Mayor Adams’ revised municipal budget this fall cut the public university’s budget by $23 million. Last month, Queens College was among eight CUNY campuses ordered by CUNY’s central administration to produce “enhanced deficit reduction plans” to accommodate those cuts, according to the Daily News.
In a statement on behalf of the college, Associate Director of News Services Maria Matteo confirmed the details of Price’s email and said the college was responding to updated budget requirements released in December.
“The information in the memo circulated by Patricia Price, interim provost and senior vice president for Academic Affairs, is accurate and reflective of the challenges in meeting the budgetary target set for Queens College as indicated in the communication to college department chairs,” the statement said. “Queens College had a short period of time in December to submit a savings plan showing mid-year cuts.”
Substitute professors teach a full course load and help to maintain each department’s course offerings when tenured faculty leave the college or are otherwise unavailable.
“The college has long relied on these positions to staff classes when faculty leave,” Weingarten said. “A lot of them hold really critical roles at the college and they are full-time positions. They get all full-time benefits, like health care and pension plans.”
Nora Carr, a professor in the department of European languages and literatures who was affected by the layoffs, taught at Queens College since 2012.
“It’s kind of unbelievable,’ Carr said. “I’ve been teaching at Queens for 11 years and I finally got this position that was a full time position. And yeah, it’s pretty emotional.”
Carr was informed of her termination by a colleague and then confirmed the news with her department chair.
“I haven’t even received official notification yet.
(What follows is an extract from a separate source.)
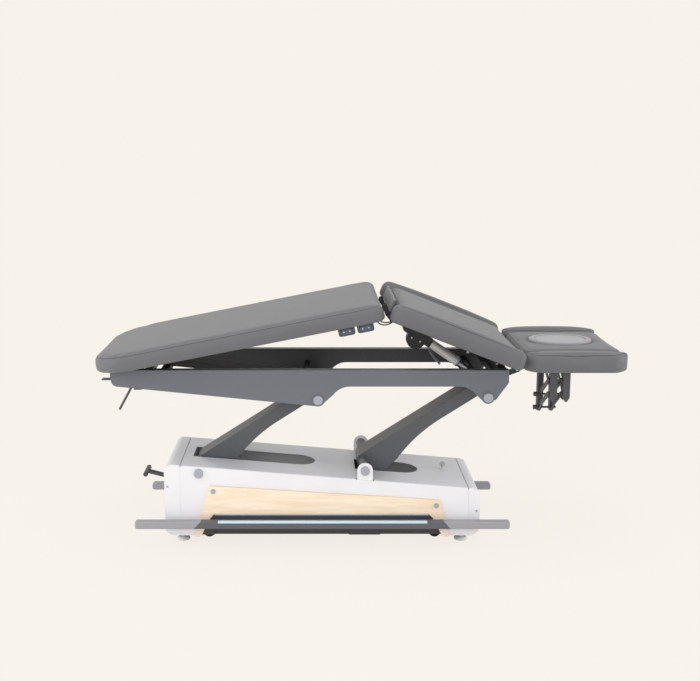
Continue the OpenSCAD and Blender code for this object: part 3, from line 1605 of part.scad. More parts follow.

I got a text from someone I know in the English department,” Carr said. “Then [the department chair] called me and was like, ‘Yeah, your name is on this list. I’m so sorry.’ But I still haven’t received any official notification or notice of termination from the college.”
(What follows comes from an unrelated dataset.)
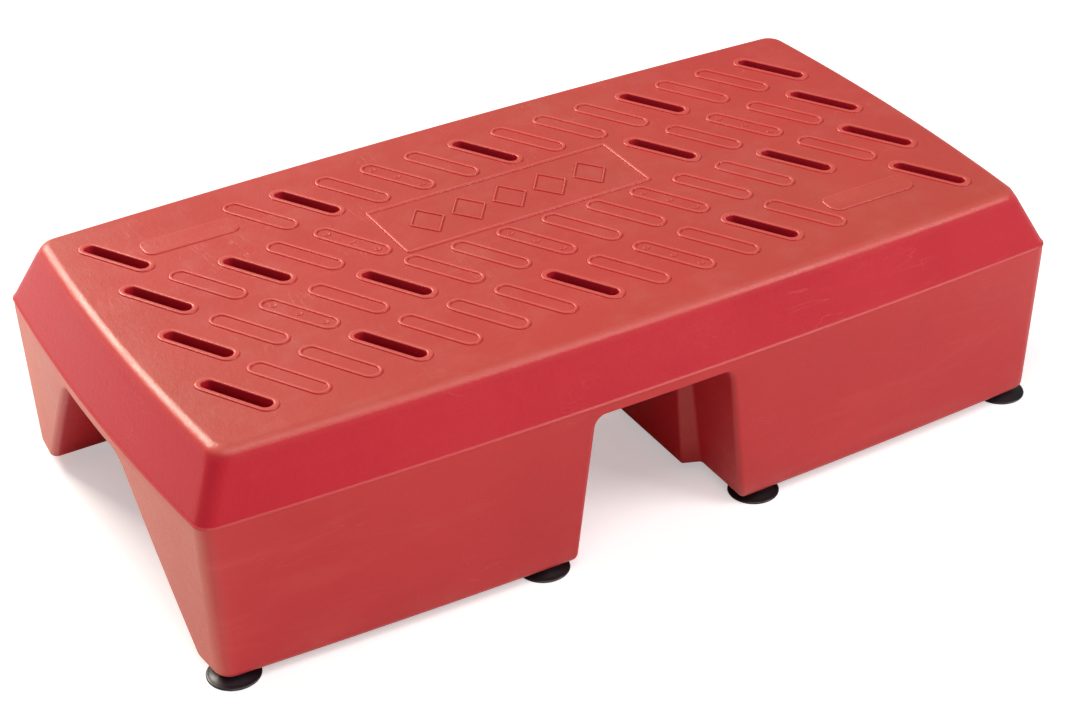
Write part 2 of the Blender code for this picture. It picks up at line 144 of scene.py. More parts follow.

Herzog said that a substitute professor in her department was scheduled to teach multiple classes required as part of the major. Without that professor returning to campus, she does not know if she will be able to offer those courses.
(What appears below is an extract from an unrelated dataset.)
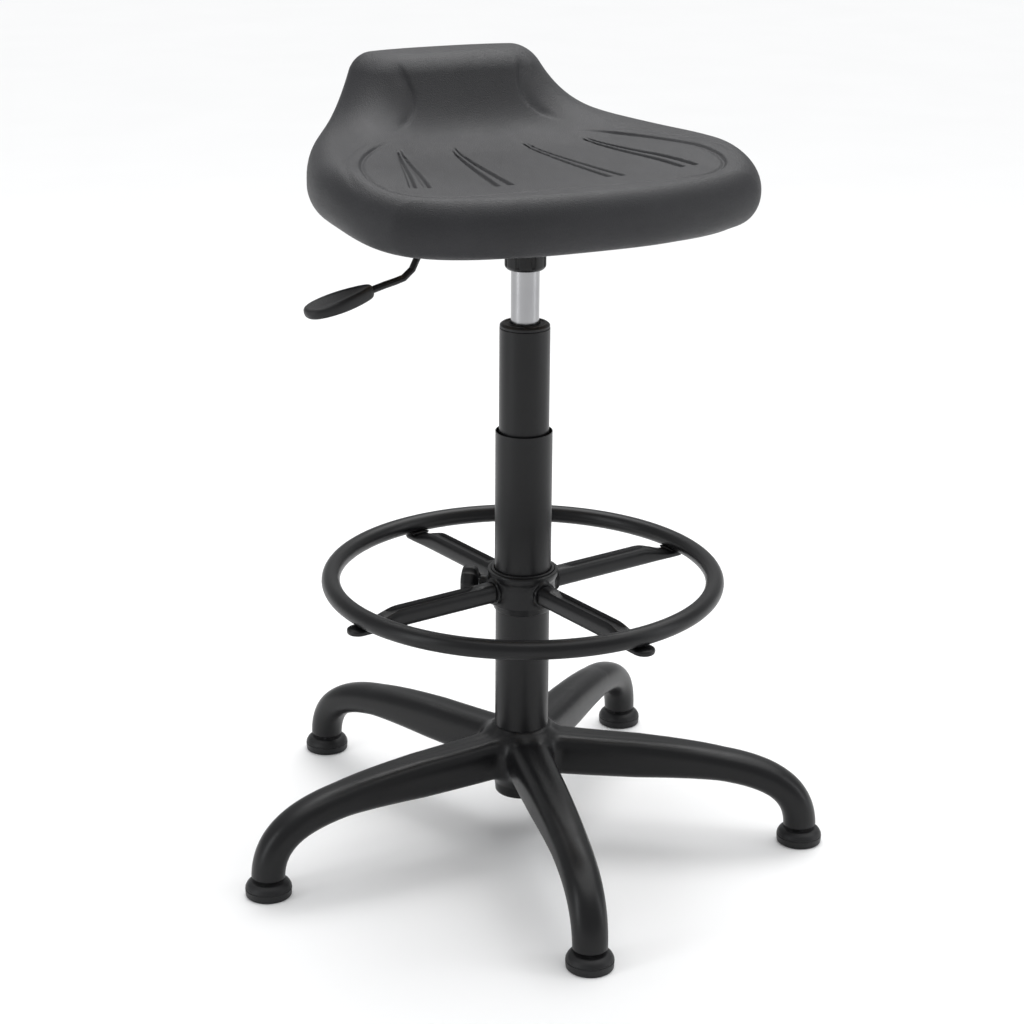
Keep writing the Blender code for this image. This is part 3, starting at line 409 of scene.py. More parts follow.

“Two of those classes were our upper level writing seminars that students need a certain number of to graduate,” Herzog said. “We would very directly be putting our students in danger of not graduating if we have to cancel these classes.”
Price’s email discouraged chairs from hiring additional adjunct professors to take over courses left without an instructor, advocating raising enrollment caps on other classes or using existing faculty instead.
“Adding additional adjuncts to your teaching roster increases instructional costs, subverting the achievement of our savings target and raising concerns by CUNY that were surfaced in February of 2023,” Price’s email read. “Please avoid this strategy.”
Herzog, for now, is hoping she might be able to hire back one substitute faculty member as an adjunct professor.
Weingarten said it is extremely rare that substitute professors are not reappointed in the middle of the academic year, particularly this close to the start of the semester.
“I’ve been teaching at Queens since 2009. People are usually hired in these lines for a whole academic year,” Weingarten said. “The majority of these people signed reappointment letters in the fall, saying that they would be reappointed for the spring, except that their reappointment letters had a clause saying […] that this is liable to financial ability. And of course, now the college is using that clause.”
Herzog echoed that sentiment.
“I’ve been teaching at Queens College for 20 years,” Herzog said. “This is absolutely unprecedented as far as I know.”
Herzog said the decision is a result of budgetary issues that span CUNY management from the state government level to the Queens College campus specifically.
“The chronic underfunding of CUNY has increased under Mayor Adams and Governor Hochul,” Herzog said. “Then there’s CUNY Central, who is issuing these budgetary demands that are coming from people who have no experience in the classroom, and they seem very arbitrary. And then there’s the local management. No other CUNY campus, as far as I know, has made a decision like this that is so completely lacking in humanity and with no transparency and without even consulting the chairs who are left to do the dirty work of firing these people.”
Herzog was required to inform a faculty member of their termination after receiving Price’s email.
“It was the most awful thing I’ve had to do as a Chair, ever,” Herzog said. “To let someone know, on such short notice, that they have no income and no health insurance.”
While budgetary concerns and cuts at CUNY have been well-documented, Carr questioned the efficacy of cutting faculty as a method of alleviating CUNY’s larger financial concerns.
“Obviously, CUNY does need funding, we are in a budget crisis, but this seems like a misapprehension of the problem,” Carr said. “We are educators. A lot of us have been at Queens College for a long time. We know our students, we care about our students, we’re good at what we do. If we want to get the enrollments up, if we want to get the numbers up, we need people like us at the school.”
With two weeks until the start of the spring semester, Carr said the chances of finding another teaching position soon are slim.
“I haven’t even thought— I mean, I have no idea what to do,” Carr said. “I have no idea what to do.”